たぶん、『このラノ』は一般層にもリーチしているけれど、『このミス』は西村さんや内田さんや赤川さんあたりのファン層には、ほとんどリーチしていないのだろうな。理由はわからないけど。

いや、不思議なのはさ、小説誌では西村さん、内田さん、赤川さんって常連なんだよね。アンケートとかでも評判がいいから連載が途切れないわけでしょう。ああいう雑誌は書店でしか売っていなくて、同じ売り場に『このミス』も並んでいる。どうして両者の客層が全然違うということがあり得るのか。

西村さんのファンが、新幹線で出張する際の暇つぶしに新書版の小説を買う人だけだとするなら、小説誌から西村さんらは消えているはずでしょ。でも実際は、そうではないわけで。

個人的には、『このラノ』は『このミス』の系譜だと思っていたから、「一般票とか不要であって、協力者票だけでいいじゃん」と。でも、現状、一般読者にも『このラノ』のランキングが需要されていて、『このラノ』が一般票を斬り捨てた場合に、その需要を満たす代わりの存在がない(ランキング自体はいろいろあるみたいだけど、多くの注目を集めるものとなっていない)。とすると、折衷案を採用するのは、一強の存在としての責任かもしれない。

ところで、「総合ランキングをやめて、部門別ランキングだけにしたら揉め事にはならなかった」という意見もあったが、そのようにしたら『このラノ』の売れ行きは鈍ってしまったろう。
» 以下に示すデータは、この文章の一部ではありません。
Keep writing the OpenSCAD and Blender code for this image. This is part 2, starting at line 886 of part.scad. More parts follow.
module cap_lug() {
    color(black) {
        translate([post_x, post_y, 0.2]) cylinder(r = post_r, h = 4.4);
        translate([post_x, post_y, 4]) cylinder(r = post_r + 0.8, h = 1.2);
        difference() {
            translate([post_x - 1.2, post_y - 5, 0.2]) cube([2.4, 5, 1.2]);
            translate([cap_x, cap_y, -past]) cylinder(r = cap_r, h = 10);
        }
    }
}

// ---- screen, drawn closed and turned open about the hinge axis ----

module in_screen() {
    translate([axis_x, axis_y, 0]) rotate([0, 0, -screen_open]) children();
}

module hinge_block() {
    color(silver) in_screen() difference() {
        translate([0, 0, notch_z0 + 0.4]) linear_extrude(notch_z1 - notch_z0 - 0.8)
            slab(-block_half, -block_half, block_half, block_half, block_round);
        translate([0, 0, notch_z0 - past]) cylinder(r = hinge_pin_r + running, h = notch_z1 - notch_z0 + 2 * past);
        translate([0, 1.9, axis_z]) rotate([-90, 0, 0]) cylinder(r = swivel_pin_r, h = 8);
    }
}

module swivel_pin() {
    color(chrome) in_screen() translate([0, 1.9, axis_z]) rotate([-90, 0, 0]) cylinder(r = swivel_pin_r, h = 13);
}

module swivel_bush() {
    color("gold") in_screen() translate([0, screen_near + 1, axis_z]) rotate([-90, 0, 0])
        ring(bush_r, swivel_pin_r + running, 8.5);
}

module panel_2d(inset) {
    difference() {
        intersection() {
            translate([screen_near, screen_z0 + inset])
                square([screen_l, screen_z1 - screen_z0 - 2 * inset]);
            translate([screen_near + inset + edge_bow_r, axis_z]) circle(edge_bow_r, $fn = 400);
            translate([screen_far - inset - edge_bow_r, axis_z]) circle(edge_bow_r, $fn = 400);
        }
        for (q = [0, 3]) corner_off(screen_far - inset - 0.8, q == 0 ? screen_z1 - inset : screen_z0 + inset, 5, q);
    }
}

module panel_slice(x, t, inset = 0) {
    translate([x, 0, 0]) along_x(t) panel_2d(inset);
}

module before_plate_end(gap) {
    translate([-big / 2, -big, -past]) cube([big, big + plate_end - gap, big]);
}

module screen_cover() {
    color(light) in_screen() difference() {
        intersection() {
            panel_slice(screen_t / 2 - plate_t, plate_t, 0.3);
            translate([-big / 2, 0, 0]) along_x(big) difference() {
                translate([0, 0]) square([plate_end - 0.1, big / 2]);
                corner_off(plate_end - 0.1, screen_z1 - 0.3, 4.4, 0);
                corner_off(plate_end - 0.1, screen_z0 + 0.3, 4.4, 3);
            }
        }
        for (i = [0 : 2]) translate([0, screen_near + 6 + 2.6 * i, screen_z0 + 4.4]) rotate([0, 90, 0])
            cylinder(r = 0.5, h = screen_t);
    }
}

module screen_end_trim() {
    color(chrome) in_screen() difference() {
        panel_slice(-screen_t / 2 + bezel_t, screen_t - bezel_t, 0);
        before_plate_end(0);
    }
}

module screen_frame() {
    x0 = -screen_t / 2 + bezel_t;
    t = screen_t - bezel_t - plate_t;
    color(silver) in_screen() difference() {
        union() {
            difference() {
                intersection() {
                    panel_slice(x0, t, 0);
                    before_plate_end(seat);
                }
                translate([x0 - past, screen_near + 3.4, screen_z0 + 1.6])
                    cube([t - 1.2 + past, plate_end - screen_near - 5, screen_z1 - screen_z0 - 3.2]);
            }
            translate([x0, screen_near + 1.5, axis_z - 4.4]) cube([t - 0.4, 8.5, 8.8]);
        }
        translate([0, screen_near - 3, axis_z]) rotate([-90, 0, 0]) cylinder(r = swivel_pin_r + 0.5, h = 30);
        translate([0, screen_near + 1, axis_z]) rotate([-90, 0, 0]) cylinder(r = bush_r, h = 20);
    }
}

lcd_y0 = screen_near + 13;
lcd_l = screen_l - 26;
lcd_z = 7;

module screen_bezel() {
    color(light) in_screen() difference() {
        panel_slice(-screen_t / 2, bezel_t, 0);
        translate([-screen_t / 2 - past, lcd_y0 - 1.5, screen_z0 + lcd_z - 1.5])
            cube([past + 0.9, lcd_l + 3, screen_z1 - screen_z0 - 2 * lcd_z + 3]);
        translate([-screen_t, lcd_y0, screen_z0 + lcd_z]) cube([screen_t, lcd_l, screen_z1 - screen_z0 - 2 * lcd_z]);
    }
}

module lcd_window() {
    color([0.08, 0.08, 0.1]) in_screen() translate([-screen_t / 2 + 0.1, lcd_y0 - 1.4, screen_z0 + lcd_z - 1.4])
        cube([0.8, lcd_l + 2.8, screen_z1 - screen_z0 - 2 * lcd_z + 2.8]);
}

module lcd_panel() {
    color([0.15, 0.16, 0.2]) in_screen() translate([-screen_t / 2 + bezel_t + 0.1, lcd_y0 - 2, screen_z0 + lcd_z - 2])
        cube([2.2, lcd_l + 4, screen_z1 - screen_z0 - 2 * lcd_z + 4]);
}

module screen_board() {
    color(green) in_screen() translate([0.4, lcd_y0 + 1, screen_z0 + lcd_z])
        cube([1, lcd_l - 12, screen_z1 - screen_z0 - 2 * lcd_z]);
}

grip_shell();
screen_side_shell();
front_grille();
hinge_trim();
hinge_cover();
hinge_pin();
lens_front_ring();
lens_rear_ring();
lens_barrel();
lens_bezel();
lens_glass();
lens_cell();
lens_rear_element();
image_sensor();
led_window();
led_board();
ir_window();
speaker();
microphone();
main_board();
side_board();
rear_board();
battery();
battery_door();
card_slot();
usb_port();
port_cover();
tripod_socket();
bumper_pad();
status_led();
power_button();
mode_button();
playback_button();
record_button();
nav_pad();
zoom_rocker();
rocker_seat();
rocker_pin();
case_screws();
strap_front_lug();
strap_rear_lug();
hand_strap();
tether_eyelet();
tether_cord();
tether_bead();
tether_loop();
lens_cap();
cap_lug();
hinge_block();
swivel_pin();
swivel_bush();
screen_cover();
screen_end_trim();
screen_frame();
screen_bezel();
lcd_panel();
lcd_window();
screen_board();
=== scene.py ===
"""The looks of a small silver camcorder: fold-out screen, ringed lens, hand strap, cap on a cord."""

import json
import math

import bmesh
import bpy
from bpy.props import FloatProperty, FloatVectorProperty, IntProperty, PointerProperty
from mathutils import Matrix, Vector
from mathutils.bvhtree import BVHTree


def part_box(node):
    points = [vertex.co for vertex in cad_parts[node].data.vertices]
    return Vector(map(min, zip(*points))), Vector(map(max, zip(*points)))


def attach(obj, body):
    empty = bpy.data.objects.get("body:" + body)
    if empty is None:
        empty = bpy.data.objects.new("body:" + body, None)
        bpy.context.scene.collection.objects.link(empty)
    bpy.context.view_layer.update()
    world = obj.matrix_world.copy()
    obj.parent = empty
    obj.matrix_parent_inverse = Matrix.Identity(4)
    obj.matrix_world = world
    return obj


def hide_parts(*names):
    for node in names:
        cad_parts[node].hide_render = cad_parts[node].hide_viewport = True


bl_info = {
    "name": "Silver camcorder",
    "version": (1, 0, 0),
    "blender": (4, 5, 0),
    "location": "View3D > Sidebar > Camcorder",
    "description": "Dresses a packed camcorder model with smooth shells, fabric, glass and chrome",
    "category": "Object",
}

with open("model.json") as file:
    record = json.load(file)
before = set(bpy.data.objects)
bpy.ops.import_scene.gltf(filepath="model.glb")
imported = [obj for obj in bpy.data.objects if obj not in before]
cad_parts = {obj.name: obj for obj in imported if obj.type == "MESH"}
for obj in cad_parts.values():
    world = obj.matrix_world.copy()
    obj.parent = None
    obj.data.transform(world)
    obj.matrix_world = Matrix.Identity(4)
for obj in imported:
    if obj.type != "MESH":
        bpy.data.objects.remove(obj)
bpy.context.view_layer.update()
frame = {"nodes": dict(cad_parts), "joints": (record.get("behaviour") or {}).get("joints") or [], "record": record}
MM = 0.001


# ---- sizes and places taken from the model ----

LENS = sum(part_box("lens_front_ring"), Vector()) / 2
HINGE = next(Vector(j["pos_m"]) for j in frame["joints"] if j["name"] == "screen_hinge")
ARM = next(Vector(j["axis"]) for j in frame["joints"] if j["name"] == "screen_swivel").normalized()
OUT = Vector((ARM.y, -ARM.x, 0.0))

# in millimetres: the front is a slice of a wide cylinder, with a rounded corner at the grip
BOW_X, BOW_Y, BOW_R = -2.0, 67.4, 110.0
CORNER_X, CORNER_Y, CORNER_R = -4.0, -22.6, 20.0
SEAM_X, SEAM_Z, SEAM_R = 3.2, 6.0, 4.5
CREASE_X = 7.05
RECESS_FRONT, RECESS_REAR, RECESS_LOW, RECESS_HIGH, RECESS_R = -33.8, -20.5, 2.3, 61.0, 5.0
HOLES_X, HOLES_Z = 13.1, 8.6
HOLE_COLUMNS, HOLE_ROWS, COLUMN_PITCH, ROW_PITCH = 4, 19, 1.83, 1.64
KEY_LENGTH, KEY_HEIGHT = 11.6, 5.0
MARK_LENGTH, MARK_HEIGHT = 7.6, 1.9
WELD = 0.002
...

総合ランキングには需要があるので、『このラノ』が蛮勇を奮ったのは商売として正しいと思う。

補記:

私の立場を補足説明したい。私は『このミス』が好き。今後、『このミス』の色が薄まってしまったら、それ自体は残念に思う。しかしながら、「ミステリのランキングといえば『このミス』」という状況には大いに不満がある。「別リーグ」の作家の作品も上位に登場する「今年の傑作小説リスト」が、切実にほしい。

もし今後も『このミス』が現在の地位を占め続けるのであれば、『このラノ』に対して噴出した「協力者票はオカシイだろ!」というのと同じ批判が、『このミス』に対しても向けられて当然。なぜか「別リーグ」作家のファンはネットでは非常に静かなので、実際にはそのような話題が盛り上がることはなさそうだが……。

「別リーグ」作家の初期の作品を推す意見なら、今だって、いくらでもある。でも私が求めているのは、今の、評論家に黙殺されるような内容の、しかし売れ続けている作品を、今も買い続けている読者の価値観に寄り添って分析し、評価し、「最近の作品ならこれがお勧めですよ」と紹介してくれるガイドなんです。